In Rom rechneten auch die Christen nach dem römischen Kalender (Jahreszahl im Verhältnis zu den Regierungsjahren römischen Kaiser). Im – aus heutiger Sicht gesehen – 6. Jahrhundert entwickelte sich die Vorstellung, eine eigene Zeitrechnung mit der Geburt von Christus zusammenzubringen. Bei der Berechnung unterlief dem damit beauftragten Mönch (Dionysius Exiguus) allerdings ein Fehler, da der historische Jesus – so er denn überhaupt gelebt hat – vermutlich zwischen 4 und 7 „vor Christus" geboren wurde (→ Kalender).

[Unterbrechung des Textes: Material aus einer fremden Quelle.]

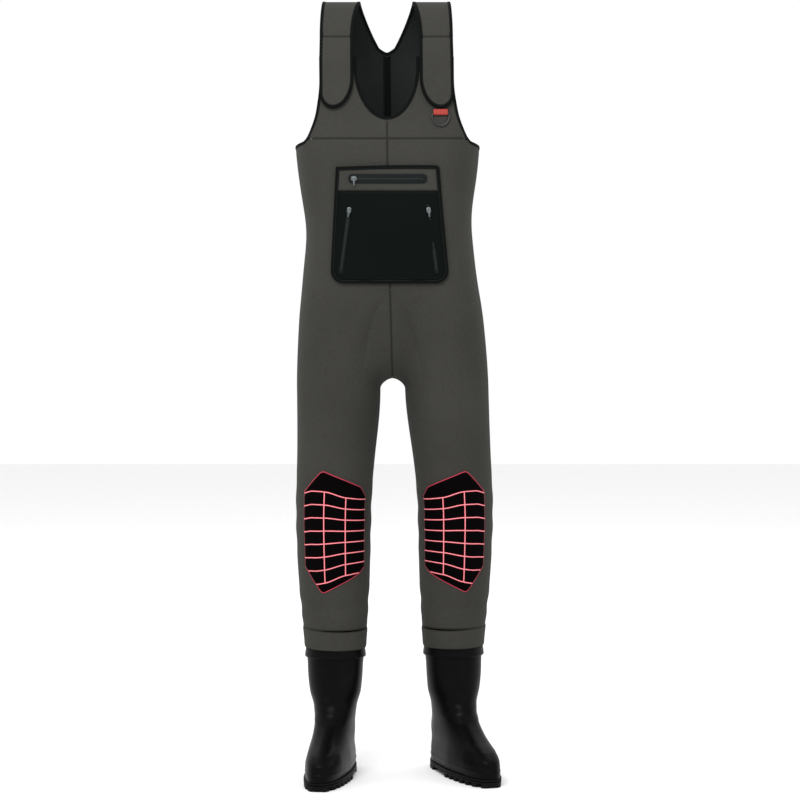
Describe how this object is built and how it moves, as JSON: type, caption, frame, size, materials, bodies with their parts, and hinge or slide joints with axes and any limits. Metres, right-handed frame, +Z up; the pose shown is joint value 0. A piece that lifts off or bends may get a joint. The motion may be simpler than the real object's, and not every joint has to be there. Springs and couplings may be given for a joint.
{
  "type": "chest waders",
  "caption": "Neoprene chest waders with shoulder straps, a zipped front pocket, padded knees and attached rubber boots.",
  "frame": {"origin": "midway between the undersides of the two shoulder straps where they rest on the shoulders", "axes": "+Z up the wearer, -Y is the wearer's front, +X is the wearer's left"},
  "size_m": [0.4017, 0.3349, 1.5208],
  "materials": {
    "neoprene": "matte knit-faced neoprene",
    "binding": "matte black edge tape",
    "lining": "black jersey",
    "pocket": "black face cloth",
    "kneepad": "black quilted pad with red lines",
    "webbing": "orange-red woven webbing",
    "zip": "coated zip tape",
    "metal": "blackened metal",
    "rubber": "satin black rubber",
    "sole": "matte black cleated rubber"
  },
  "bodies": {
    "bib": {"front_panel_left": "neoprene", "yoke_left": "neoprene", "back_panel_left": "neoprene", "hip_left": "neoprene", "armhole_binding_left": "binding", "loop_pad_left": "binding", "side_left_zip_tape": "zip", "front_panel_right": "neoprene", "yoke_right": "neoprene", "back_panel_right": "neoprene", "hip_right": "neoprene", "armhole_binding_right": "binding", "loop_pad_right": "binding", "side_right_zip_tape": "zip", "neckline_binding": "binding", "back_neck_binding": "binding", "back_seam_tape": "binding", "pocket_lining": "lining", "pocket_front": "pocket", "pocket_top_panel": "neoprene", "pocket_binding": "binding", "pocket_top_binding": "binding", "top_zip_tape": "zip", "webbing_tab": "webbing"},
    "d_ring": {"d_ring": "metal"},
    "top_slider": {"top_zip_slider": "metal"},
    "top_puller": {"top_zip_puller": "metal"},
    "side_slider_left": {"side_left_zip_slider": "metal"},
    "side_puller_left": {"side_left_zip_puller": "metal"},
    "strap_end_left": {"strap_left": "neoprene", "strap_binding_left": "binding", "hook_pad_left": "binding"},
    "thigh_left": {"thigh_left": "neoprene", "knee_sleeve_left": "neoprene", "knee_pad_left": "kneepad"},
    "shin_left": {"shin_left": "neoprene", "cuff_left": "neoprene", "boot_collar_left": "rubber", "boot_shaft_left": "rubber", "boot_ankle_left": "rubber"},
    "foot_left": {"boot_foot_left": "rubber", "outsole_left": "sole", "insole_left": "lining"},
    "side_slider_right": {"side_right_zip_slider": "metal"},
    "side_puller_right": {"side_right_zip_puller": "metal"},
    "strap_end_right": {"strap_right": "neoprene", "strap_binding_right": "binding", "hook_pad_right": "binding"},
    "thigh_right": {"thigh_right": "neoprene", "knee_sleeve_right": "neoprene", "knee_pad_right": "kneepad"},
    "shin_right": {"shin_right": "neoprene", "cuff_right": "neoprene", "boot_collar_right": "rubber", "boot_shaft_right": "rubber", "boot_ankle_right": "rubber"},
    "foot_right": {"boot_foot_right": "rubber", "outsole_right": "sole", "insole_right": "lining"}
  },
  "joints": [
    {"name": "hip_left_bend", "type": "hinge", "parent": "bib", "child": "thigh_left", "pos_m": [0.1185, 0, -0.6645], "axis": [-1, 0, 0], "range_deg": [-15, 90], "stiffness_Nm_per_rad": 12, "deforming": ["hip_left"]},
    {"name": "knee_left_bend", "type": "hinge", "parent": "thigh_left", "child": "shin_left", "pos_m": [0.137, 0.0054, -1.0155], "axis": [1, 0, 0], "range_deg": [0, 100], "stiffness_Nm_per_rad": 6, "deforming": ["knee_sleeve_left", "knee_pad_left"]},
    {"name": "ankle_left_flex", "type": "hinge", "parent": "shin_left", "child": "foot_left", "pos_m": [0.133, 0.01365, -1.4035], "axis": [-0.9397, -0.342, 0], "range_deg": [-12, 18], "stiffness_Nm_per_rad": 15, "deforming": ["boot_ankle_left"]},
    {"name": "strap_left_lift", "type": "hinge", "parent": "bib", "child": "strap_end_left", "pos_m": [0.09672, -0.0817, -0.0704], "axis": [-1, 0, 0], "range_deg": [0, 120]},
    {"name": "side_zip_left_slide", "type": "slide", "parent": "bib", "child": "side_slider_left", "axis": [0.1331, 0, -0.9911], "range_m": [0, 0.112]},
    {"name": "side_puller_left_tilt", "type": "hinge", "parent": "side_slider_left", "child": "side_puller_left", "pos_m": [0.08148, -0.12355, -0.40452], "axis": [-0.9911, 0, -0.1331], "range_deg": [0, 90]},
    {"name": "hip_right_bend", "type": "hinge", "parent": "bib", "child": "thigh_right", "pos_m": [-0.0975, 0, -0.6645], "axis": [-1, 0, 0], "range_deg": [-15, 90], "stiffness_Nm_per_rad": 12, "deforming": ["hip_right"]},
    {"name": "knee_right_bend", "type": "hinge", "parent": "thigh_right", "child": "shin_right", "pos_m": [-0.105, -0.0054, -1.0155], "axis": [1, 0, 0], "range_deg": [0, 100], "stiffness_Nm_per_rad": 6, "deforming": ["knee_sleeve_right", "knee_pad_right"]},
    {"name": "ankle_right_flex", "type": "hinge", "parent": "shin_right", "child": "foot_right", "pos_m": [-0.101, -0.01365, -1.4035], "axis": [-0.9903, 0.1392, 0], "range_deg": [-12, 18], "stiffness_Nm_per_rad": 15, "deforming": ["boot_ankle_right"]},
    {"name": "strap_right_lift", "type": "hinge", "parent": "bib", "child": "strap_end_right", "pos_m": [-0.09628, -0.0817, -0.0704], "axis": [-1, 0, 0], "range_deg": [0, 120]},
    {"name": "side_zip_right_slide", "type": "slide", "parent": "bib", "child": "side_slider_right", "axis": [-0.1331, 0, -0.9911], "range_m": [0, 0.112]},
    {"name": "side_puller_right_tilt", "type": "hinge", "parent": "side_slider_right", "child": "side_puller_right", "pos_m": [-0.07095, -0.12355, -0.40452], "axis": [-0.9911, 0, 0.1331], "range_deg": [0, 90]},
    {"name": "top_zip_slide", "type": "slide", "parent": "bib", "child": "top_slider", "axis": [1, 0, 0], "range_m": [0, 0.13]},
    {"name": "top_puller_tilt", "type": "hinge", "parent": "top_slider", "child": "top_puller", "pos_m": [-0.06193, -0.12355, -0.344], "axis": [-1, 0, 0], "range_deg": [0, 90]},
    {"name": "d_ring_swing", "type": "hinge", "parent": "bib", "child": "d_ring", "pos_m": [0.10501, -0.10449, -0.22028], "axis": [-1, 0, 0], "range_deg": [0, 140]}
  ]
}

Alle Jahrtausendfeiern sind entsprechend vielleicht willkommene ‘Events', aber ansonsten nichts weiter als eine konventionelle Beliebigkeit katholischer Erfindung. Der Versuch, statt „vor Christus / nach Christus" durch „vor / nach der Zeitenwende" zu ersetzen, übersieht, dass es eben zu dem angenommenen Zeitpunkt keine Zeitenwende gegeben hat.

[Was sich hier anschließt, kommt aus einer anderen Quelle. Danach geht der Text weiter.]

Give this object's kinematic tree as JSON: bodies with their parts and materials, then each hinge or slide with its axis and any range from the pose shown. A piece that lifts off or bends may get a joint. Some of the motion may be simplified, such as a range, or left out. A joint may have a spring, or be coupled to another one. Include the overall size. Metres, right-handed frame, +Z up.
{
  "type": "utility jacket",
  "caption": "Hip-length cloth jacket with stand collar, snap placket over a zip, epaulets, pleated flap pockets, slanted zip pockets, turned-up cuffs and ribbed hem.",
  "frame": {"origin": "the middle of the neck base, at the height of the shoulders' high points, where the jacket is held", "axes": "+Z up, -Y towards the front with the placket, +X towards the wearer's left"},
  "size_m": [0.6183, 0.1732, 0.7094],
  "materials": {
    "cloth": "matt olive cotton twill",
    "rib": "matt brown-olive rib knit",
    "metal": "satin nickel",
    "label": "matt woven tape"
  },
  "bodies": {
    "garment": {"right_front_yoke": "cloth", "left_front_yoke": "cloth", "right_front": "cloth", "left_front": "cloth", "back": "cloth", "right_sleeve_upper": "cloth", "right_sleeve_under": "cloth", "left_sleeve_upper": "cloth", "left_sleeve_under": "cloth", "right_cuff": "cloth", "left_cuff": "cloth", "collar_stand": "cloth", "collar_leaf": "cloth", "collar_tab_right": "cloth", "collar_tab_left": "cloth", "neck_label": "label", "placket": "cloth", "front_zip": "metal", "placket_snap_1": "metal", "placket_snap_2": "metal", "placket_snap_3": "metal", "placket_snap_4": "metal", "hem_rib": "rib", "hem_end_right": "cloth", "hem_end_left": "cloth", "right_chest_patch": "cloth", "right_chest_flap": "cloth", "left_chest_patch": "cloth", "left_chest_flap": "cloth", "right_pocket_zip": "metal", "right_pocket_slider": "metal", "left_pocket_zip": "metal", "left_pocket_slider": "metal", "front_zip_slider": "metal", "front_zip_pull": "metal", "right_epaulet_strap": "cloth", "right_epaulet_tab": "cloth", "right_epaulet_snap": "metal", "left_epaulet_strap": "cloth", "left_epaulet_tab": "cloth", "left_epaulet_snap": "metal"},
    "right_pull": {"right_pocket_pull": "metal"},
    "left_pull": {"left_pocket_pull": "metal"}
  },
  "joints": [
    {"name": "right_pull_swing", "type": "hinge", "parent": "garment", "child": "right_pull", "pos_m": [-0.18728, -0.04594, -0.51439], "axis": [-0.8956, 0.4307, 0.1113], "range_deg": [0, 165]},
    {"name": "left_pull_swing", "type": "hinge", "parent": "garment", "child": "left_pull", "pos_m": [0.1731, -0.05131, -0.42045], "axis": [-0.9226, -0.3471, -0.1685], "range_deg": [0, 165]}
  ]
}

Sinnvoller wäre es allemal, die Zeitrechnung nicht mit der (falsch berechneten) vermeintlichen Geburt des christlichen Erlösers zu beginnen, sondern beispielsweise mit dem erstmaligen Auftreten unserer Spezies vor ca. 100.000 Jahren. Um Komplikationen zu vermeiden, könnte man dabei Rücksicht auf die etablierte westliche Zeitrechnung nehmen und die Menschheitsgeschichte vor 100.000 Jahren + die Jahre der konventionel¬len Zeitrechnung beginnen zu lassen: Demnach würde die Erstauflage dieses Buches im Jahr 102.007 (Abkürzung wie bislang: 07) erscheinen, Epikur hätte von 99.659 bis 99.730 gelebt (nach alter Zeitrechnung; 341 bis 270), Cicero von 99.894 bis 99.957 (alte Zeitrechnung: 106 bis 43), Jesus von Nazareth (sofern wir annehmen, dass eine solche Person exis¬tierte) wäre etwa 99.995 geboren worden, Mohammed im Jahre 100.571.

Der Vorteil dieser alternativen Zeitrechnung wäre, dass sie verdeutlichen würde, wie ungeheuer kurz die Spanne menschlicher Hochkulturen und natürlich auch der sog. „Hochreligionen" im Vergleich zur gesamten Menschheitsgeschichte gewesen ist. Mehr als 100.000 Jahre lang hatten die Menschen definitiv keine „Kirche im Kopf" und es ist stark anzunehmen, dass es keineswegs weitere 100.000 Jahre dauern wird, bis die religiösen Meme dieser Institution wieder aus den Köpfen der Menschen verschwunden sind.